Although excessive quantities of cholesterol in the body are known to have adverse effects on health, researchers might polish up its reputation via one of its derivatives. The research team from Inserm and the CNRS led by Marc Poirot and Sandrine Silvente-Poirot at the “Centre de recherche en cancérologie de Toulouse” (Inserm / CNRS / Université Toulouse III – Paul Sabatier), has not only discovered a new molecule derived from cholesterol (known as dendrogenine A), but has also provided proof in mice that this molecule has anti-cancer properties.
This work has been published in the journal Nature Communications.
Cholesterol is involved in different chronic pathologies, such as cardiovascular diseases and cancer. Current knowledge led us to suppose that cholesterol had a negative effect on cancers, mainly for two reasons. Firstly, cholesterol is a precursor of androgens and estrogens, both of which are involved in the development of cancers known as “hormone-dependent” cancers. Secondly, the synthesis process of cholesterol (that contains over 20 different stages) activates tumour-related genes.
Blocking the upstream biosynthesis pathway using inhibitors such as statins should have provided protection against cancer or some measure of anti-cancer efficiency, but this was not confirmed by clinical studies involving very large patient cohort studies; This suggests that its metabolism is much more complicated[1].
So the team of researchers led by Marc Poirot and Sandrine Silvente-Poirot concentrated particularly on the metabolism of cholesterol. Using screening and chemical synthesis techniques, the researchers were able to show that the product of the chemical reaction between a cholesterol derivative and a histamine generates a new class of sterols known as Dendrogenine A (DDA). This molecule, obtained in laboratory conditions, shows remarkable properties for inducing differentiation and death of cancer cells.
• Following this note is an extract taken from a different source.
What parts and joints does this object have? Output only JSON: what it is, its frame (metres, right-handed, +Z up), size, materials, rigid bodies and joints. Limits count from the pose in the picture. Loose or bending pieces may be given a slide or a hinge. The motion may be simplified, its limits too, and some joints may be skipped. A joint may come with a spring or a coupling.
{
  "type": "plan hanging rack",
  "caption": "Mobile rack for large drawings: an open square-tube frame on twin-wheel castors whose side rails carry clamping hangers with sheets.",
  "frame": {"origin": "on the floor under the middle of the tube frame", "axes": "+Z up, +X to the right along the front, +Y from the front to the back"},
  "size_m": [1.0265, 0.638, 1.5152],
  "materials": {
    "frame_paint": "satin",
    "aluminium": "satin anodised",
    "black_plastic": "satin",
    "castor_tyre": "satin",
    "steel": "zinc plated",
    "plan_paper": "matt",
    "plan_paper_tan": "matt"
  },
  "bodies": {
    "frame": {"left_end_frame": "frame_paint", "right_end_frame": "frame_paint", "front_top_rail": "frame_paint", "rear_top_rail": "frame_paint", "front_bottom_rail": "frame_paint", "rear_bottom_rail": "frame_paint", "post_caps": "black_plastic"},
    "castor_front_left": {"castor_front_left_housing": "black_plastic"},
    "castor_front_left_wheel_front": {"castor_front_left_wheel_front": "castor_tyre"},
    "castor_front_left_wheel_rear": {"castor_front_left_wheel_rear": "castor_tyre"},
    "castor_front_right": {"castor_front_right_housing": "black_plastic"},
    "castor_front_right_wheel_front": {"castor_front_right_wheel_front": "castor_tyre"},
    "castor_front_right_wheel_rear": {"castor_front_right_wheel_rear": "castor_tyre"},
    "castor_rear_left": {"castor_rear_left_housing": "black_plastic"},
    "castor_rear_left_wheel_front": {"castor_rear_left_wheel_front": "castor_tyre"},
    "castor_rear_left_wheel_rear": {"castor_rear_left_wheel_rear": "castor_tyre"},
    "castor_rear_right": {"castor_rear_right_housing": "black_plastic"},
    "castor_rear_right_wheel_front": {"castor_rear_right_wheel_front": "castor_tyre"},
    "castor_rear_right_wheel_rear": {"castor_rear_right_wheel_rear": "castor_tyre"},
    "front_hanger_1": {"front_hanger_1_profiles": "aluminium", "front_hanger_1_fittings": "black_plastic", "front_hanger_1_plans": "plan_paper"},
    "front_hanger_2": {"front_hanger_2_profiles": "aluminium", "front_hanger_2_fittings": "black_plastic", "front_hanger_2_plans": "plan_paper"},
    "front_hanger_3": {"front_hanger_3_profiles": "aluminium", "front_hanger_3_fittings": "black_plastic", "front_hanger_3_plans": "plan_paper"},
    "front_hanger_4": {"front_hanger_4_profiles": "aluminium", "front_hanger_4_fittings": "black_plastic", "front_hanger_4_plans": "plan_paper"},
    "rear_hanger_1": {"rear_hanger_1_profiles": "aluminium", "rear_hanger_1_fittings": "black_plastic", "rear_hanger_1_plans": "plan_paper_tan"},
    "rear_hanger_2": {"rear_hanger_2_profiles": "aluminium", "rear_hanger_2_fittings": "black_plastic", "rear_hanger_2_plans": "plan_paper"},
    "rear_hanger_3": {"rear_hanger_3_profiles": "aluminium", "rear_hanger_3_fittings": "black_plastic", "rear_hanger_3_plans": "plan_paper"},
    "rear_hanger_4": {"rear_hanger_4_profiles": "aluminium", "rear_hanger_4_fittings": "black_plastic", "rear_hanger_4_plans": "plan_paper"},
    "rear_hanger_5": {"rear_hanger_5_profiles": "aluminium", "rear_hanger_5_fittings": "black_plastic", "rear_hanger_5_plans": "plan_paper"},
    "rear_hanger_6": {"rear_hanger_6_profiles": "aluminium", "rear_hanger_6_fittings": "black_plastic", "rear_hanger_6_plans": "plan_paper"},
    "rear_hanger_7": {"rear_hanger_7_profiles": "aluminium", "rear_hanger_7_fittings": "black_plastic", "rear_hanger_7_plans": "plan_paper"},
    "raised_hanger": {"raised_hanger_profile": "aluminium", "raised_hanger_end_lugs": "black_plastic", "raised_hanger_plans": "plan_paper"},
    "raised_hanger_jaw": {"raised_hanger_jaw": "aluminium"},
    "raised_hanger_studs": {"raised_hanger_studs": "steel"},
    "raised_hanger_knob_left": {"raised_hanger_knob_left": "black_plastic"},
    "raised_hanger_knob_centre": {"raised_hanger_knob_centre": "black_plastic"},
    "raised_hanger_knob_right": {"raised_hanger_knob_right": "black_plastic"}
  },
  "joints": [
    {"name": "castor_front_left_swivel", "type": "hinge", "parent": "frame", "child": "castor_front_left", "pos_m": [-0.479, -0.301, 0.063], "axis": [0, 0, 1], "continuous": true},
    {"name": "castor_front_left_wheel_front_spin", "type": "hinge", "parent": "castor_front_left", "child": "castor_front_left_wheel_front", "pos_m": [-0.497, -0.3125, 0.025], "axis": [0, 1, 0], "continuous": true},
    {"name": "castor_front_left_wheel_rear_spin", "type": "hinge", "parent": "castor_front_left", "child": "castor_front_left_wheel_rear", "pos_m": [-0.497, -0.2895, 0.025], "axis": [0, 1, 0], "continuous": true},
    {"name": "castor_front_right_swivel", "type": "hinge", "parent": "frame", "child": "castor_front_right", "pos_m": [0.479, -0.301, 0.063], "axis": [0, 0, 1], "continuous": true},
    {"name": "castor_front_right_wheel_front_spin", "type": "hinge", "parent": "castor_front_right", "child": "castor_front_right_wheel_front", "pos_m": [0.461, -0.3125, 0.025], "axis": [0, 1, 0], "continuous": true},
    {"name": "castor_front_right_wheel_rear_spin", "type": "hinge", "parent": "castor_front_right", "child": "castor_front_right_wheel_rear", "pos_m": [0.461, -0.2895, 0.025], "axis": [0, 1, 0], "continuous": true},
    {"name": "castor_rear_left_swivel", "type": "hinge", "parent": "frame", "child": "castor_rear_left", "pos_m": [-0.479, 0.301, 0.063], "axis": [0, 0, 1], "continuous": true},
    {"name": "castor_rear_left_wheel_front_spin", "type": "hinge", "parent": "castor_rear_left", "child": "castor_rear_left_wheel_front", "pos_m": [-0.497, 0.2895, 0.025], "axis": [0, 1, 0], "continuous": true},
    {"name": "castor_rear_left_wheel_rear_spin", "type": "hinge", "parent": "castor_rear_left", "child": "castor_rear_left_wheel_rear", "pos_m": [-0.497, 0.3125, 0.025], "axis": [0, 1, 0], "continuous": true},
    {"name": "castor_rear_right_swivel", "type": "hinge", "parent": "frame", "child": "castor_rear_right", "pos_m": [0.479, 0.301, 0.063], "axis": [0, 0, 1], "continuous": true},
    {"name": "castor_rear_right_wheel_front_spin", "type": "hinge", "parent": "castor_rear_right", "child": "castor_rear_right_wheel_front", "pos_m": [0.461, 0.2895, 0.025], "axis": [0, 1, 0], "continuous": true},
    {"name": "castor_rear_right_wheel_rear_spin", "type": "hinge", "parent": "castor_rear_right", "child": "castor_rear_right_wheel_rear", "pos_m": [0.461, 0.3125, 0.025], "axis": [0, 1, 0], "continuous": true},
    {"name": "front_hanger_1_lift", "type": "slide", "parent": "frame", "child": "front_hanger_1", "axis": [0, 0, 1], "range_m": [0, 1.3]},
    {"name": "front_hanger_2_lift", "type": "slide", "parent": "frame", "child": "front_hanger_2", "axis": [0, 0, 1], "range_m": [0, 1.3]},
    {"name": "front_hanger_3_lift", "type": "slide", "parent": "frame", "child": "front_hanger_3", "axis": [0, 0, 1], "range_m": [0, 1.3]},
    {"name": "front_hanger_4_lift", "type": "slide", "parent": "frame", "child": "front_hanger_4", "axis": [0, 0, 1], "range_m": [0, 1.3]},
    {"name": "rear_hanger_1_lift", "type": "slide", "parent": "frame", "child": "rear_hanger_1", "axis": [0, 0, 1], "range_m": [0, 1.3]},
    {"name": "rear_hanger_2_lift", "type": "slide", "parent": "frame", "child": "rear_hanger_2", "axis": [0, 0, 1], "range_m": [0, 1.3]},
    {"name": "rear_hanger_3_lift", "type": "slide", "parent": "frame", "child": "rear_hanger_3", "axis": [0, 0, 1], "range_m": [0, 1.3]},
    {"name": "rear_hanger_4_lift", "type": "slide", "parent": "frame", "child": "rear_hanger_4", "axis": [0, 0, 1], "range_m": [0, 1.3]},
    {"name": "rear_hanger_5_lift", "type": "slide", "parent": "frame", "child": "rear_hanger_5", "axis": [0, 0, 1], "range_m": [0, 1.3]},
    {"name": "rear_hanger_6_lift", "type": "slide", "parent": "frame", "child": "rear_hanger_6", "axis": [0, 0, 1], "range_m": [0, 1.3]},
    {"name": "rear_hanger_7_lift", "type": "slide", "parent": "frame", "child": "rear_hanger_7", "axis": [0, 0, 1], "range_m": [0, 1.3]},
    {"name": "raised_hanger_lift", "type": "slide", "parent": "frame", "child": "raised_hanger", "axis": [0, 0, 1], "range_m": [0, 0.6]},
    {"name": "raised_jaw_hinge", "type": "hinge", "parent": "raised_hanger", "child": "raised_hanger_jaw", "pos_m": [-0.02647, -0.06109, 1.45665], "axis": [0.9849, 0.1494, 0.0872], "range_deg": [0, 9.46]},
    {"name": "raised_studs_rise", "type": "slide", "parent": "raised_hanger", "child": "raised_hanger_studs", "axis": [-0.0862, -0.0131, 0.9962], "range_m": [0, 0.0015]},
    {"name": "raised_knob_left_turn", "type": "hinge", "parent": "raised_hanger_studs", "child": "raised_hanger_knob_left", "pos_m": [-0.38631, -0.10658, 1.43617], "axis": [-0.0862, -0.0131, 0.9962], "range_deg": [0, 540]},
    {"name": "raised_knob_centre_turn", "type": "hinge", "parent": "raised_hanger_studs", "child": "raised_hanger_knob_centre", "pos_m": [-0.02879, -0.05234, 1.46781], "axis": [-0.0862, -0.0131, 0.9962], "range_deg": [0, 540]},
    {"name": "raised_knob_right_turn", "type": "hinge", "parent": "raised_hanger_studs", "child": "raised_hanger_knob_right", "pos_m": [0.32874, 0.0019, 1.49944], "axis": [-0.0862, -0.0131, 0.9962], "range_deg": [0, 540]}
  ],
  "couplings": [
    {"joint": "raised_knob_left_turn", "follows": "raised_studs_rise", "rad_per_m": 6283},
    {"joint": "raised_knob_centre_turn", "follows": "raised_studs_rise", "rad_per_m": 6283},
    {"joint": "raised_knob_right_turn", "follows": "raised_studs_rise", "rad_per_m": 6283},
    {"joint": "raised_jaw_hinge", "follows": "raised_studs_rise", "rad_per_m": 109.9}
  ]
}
These observations led the team to search for this molecule in the tissues of mammals. And they discovered that DDA is present in healthy tissue and cells in humans, whereas it is not detectable in tumour cells. In women, its level is 5 times lower in breast tumour tissue than in normal tissue.
In order to test this hypothesis, the researchers then attempted to repair the DDA deficiency in tumours implanted in animals. And in these animals, the administration of DDA controlled the proliferation of the tumour and extended the life expectancy.
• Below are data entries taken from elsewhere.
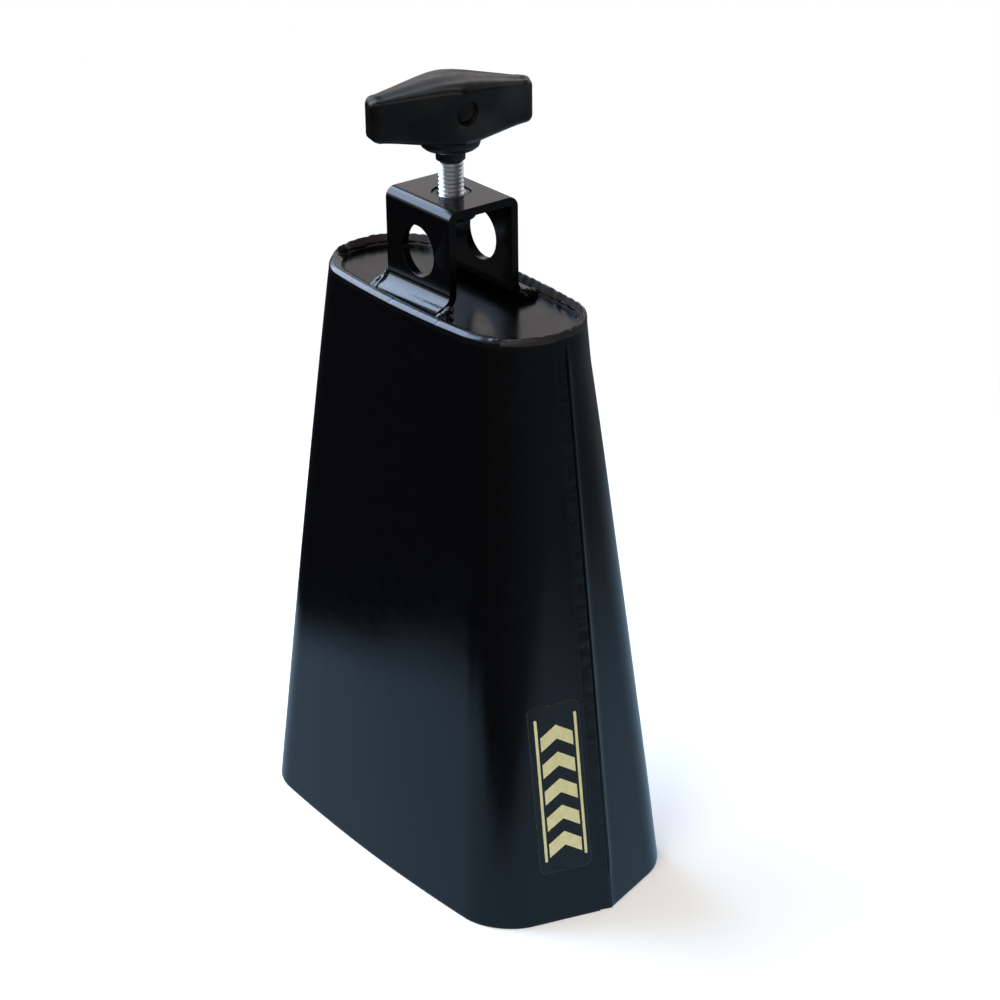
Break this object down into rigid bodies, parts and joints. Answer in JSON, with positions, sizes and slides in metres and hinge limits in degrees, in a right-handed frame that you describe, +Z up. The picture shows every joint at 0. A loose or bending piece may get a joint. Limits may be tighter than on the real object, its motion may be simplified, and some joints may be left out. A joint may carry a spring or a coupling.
{
  "type": "cowbell",
  "caption": "Welded sheet-steel cowbell with an open mouth, a strap bracket for a mounting rod and a T-handle screw that clamps the rod.",
  "frame": {"origin": "centre of the open mouth, in the plane of its edge", "axes": "+X along the wide side of the bell towards the labelled end, +Y along the mounting rod towards the rear face, +Z up from the mouth to the bracket"},
  "size_m": [0.1156, 0.0608, 0.1964],
  "materials": {
    "black_enamel": "gloss black enamel",
    "black_weld": "gloss black over weld",
    "zinc_plate": "bright zinc plate",
    "black_plastic": "satin moulded",
    "cream_film": "printed film"
  },
  "bodies": {
    "bell": {"front_shell_half": "black_enamel", "rear_shell_half": "black_enamel", "top_plate": "black_enamel", "rim_weld": "black_weld", "side_seam_weld_left": "black_weld", "side_seam_weld_right": "black_weld", "mounting_bracket": "black_enamel", "foot_weld_front_left": "black_weld", "foot_weld_front_right": "black_weld", "foot_weld_rear_left": "black_weld", "foot_weld_rear_right": "black_weld", "threaded_insert": "black_weld", "decal_label": "cream_film"},
    "screw": {"clamp_bolt": "zinc_plate"},
    "handle": {"t_handle": "black_plastic"}
  },
  "joints": [
    {"name": "screw_travel", "type": "slide", "parent": "bell", "child": "screw", "axis": [0, 0, 1], "range_m": [-0.0075, 0.0045]},
    {"name": "handle_turn", "type": "hinge", "parent": "screw", "child": "handle", "pos_m": [0, 0, 0.1764], "axis": [0, 0, 1], "range_deg": [-2700, 1620]}
  ],
  "couplings": [
    {"joint": "screw_travel", "follows": "handle_turn", "m_per_rad": 0.00015915}
  ]
}
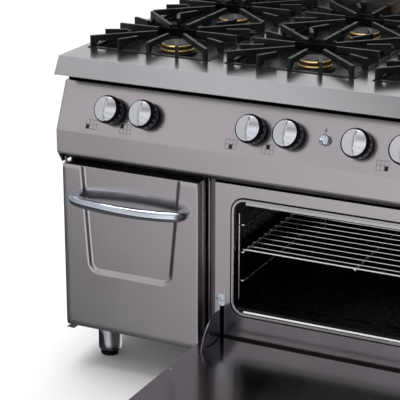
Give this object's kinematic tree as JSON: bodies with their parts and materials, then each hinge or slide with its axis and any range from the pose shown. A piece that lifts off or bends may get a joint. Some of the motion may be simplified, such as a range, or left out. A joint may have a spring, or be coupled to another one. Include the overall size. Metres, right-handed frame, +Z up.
{
  "type": "freestanding gas range",
  "caption": "Freestanding gas range on legs with six burners, a sloping control panel, a side cupboard and a drop-door oven shown open.",
  "frame": {"origin": "on the floor, at the middle of the object's outline seen from above, with the oven door open", "axes": "+X to the right as seen from the front, +Y towards the back, +Z up; the doors and knobs face -Y"},
  "size_m": [1.2, 1.3044, 0.95],
  "materials": {
    "stainless": "satin brushed",
    "chrome": "polished",
    "black_enamel": "gloss enamel",
    "cast_iron": "matt enamelled",
    "brass": "machined",
    "black_plastic": "gloss"
  },
  "bodies": {
    "range": {"side_panel_left": "stainless", "side_panel_right": "stainless", "back_panel": "stainless", "bottom_panel": "stainless", "divider_panel": "stainless", "control_panel": "stainless", "worktop": "stainless", "flue_outlet": "stainless", "oven_front_frame": "stainless", "oven_mouth_trim": "stainless", "leg_front_left": "chrome", "leg_front_right": "chrome", "leg_rear_left": "chrome", "leg_rear_right": "chrome", "shelf_ladder_left": "chrome", "shelf_ladder_right": "chrome", "cupboard_hinge_upper": "chrome", "cupboard_hinge_lower": "chrome", "lower_valance": "black_enamel", "burner_tray_left": "black_enamel", "burner_tray_middle": "black_enamel", "burner_tray_right": "black_enamel", "oven_cavity": "black_enamel", "oven_floor_plate": "black_enamel", "oven_burner": "cast_iron", "burner_cup_1": "cast_iron", "burner_cup_2": "cast_iron", "burner_cup_3": "cast_iron", "burner_cup_4": "cast_iron", "burner_cup_5": "cast_iron", "burner_cup_6": "cast_iron", "gas_rail": "brass", "burner_crown_1": "brass", "burner_crown_2": "brass", "burner_crown_3": "brass", "burner_crown_4": "brass", "burner_crown_5": "brass", "burner_crown_6": "brass"},
    "cupboard_door": {"cupboard_door": "stainless", "cupboard_handle": "chrome"},
    "oven_door": {"oven_door_shell": "stainless", "oven_door_liner": "stainless", "oven_door_handle": "chrome", "oven_hinge_left": "stainless", "oven_hinge_right": "stainless"},
    "oven_rack": {"oven_rack": "chrome"},
    "igniter_button": {"igniter_button": "chrome"},
    "knob_oven": {"knob_oven": "black_plastic"},
    "knob_burner_1": {"knob_burner_1": "black_plastic"},
    "pan_support_1": {"pan_support_1": "cast_iron"},
    "knob_burner_2": {"knob_burner_2": "black_plastic"},
    "pan_support_2": {"pan_support_2": "cast_iron"},
    "knob_burner_3": {"knob_burner_3": "black_plastic"},
    "pan_support_3": {"pan_support_3": "cast_iron"},
    "knob_burner_4": {"knob_burner_4": "black_plastic"},
    "pan_support_4": {"pan_support_4": "cast_iron"},
    "knob_burner_5": {"knob_burner_5": "black_plastic"},
    "pan_support_5": {"pan_support_5": "cast_iron"},
    "knob_burner_6": {"knob_burner_6": "black_plastic"},
    "pan_support_6": {"pan_support_6": "cast_iron"}
  },
  "joints": [
    {"name": "burner_tap_1", "type": "hinge", "parent": "range", "child": "knob_burner_1", "pos_m": [-0.445, -0.217, 0.737], "axis": [0, -0.913, 0.4079], "range_deg": [0, 180]},
    {"name": "burner_tap_2", "type": "hinge", "parent": "range", "child": "knob_burner_2", "pos_m": [-0.345, -0.217, 0.737], "axis": [0, -0.913, 0.4079], "range_deg": [0, 180]},
    {"name": "burner_tap_3", "type": "hinge", "parent": "range", "child": "knob_burner_3", "pos_m": [-0.045, -0.217, 0.737], "axis": [0, -0.913, 0.4079], "range_deg": [0, 180]},
    {"name": "burner_tap_4", "type": "hinge", "parent": "range", "child": "knob_burner_4", "pos_m": [0.055, -0.217, 0.737], "axis": [0, -0.913, 0.4079], "range_deg": [0, 180]},
    {"name": "burner_tap_5", "type": "hinge", "parent": "range", "child": "knob_burner_5", "pos_m": [0.355, -0.217, 0.737], "axis": [0, -0.913, 0.4079], "range_deg": [0, 180]},
    {"name": "burner_tap_6", "type": "hinge", "parent": "range", "child": "knob_burner_6", "pos_m": [0.455, -0.217, 0.737], "axis": [0, -0.913, 0.4079], "range_deg": [0, 180]},
    {"name": "oven_thermostat", "type": "hinge", "parent": "range", "child": "knob_oven", "pos_m": [0.234, -0.217, 0.737], "axis": [0, -0.913, 0.4079], "range_deg": [0, 270]},
    {"name": "igniter_press", "type": "slide", "parent": "range", "child": "igniter_button", "axis": [0, 0.913, -0.4079], "range_m": [0, 0.005], "stiffness_N_per_m": 400, "springref_m": -0.002},
    {"name": "cupboard_door_hinge", "type": "hinge", "parent": "range", "child": "cupboard_door", "pos_m": [-0.59, -0.21475, 0.35], "axis": [0, 0, -1], "range_deg": [0, 110]},
    {"name": "oven_door_hinge", "type": "hinge", "parent": "range", "child": "oven_door", "pos_m": [0.205, -0.20175, 0.128], "axis": [1, 0, 0], "range_deg": [-90, 0]},
    {"name": "oven_rack_slide", "type": "slide", "parent": "range", "child": "oven_rack", "axis": [0, -1, 0], "range_m": [0, 0.3]},
    {"name": "pan_support_lift_1", "type": "slide", "parent": "range", "child": "pan_support_1", "axis": [0, 0, 1], "range_m": [0, 0.12]},
    {"name": "pan_support_lift_2", "type": "slide", "parent": "range", "child": "pan_support_2", "axis": [0, 0, 1], "range_m": [0, 0.12]},
    {"name": "pan_support_lift_3", "type": "slide", "parent": "range", "child": "pan_support_3", "axis": [0, 0, 1], "range_m": [0, 0.12]},
    {"name": "pan_support_lift_4", "type": "slide", "parent": "range", "child": "pan_support_4", "axis": [0, 0, 1], "range_m": [0, 0.12]},
    {"name": "pan_support_lift_5", "type": "slide", "parent": "range", "child": "pan_support_5", "axis": [0, 0, 1], "range_m": [0, 0.12]},
    {"name": "pan_support_lift_6", "type": "slide", "parent": "range", "child": "pan_support_6", "axis": [0, 0, 1], "range_m": [0, 0.12]}
  ]
}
For the researchers, this is a major discovery, because it provides the proof of the existence of a new metabolic pathway in humans, at the interface between the cholesterol metabolism and the histamine metabolism, and also because, thanks to its anti-cancer properties, DDA could be used to treat different cancers.
© Sandrine Silvente-Poirot / Marc Poirot
[1] A group of processes than involve both synthesis and breakdown of cholesterol into products that can be used by the body.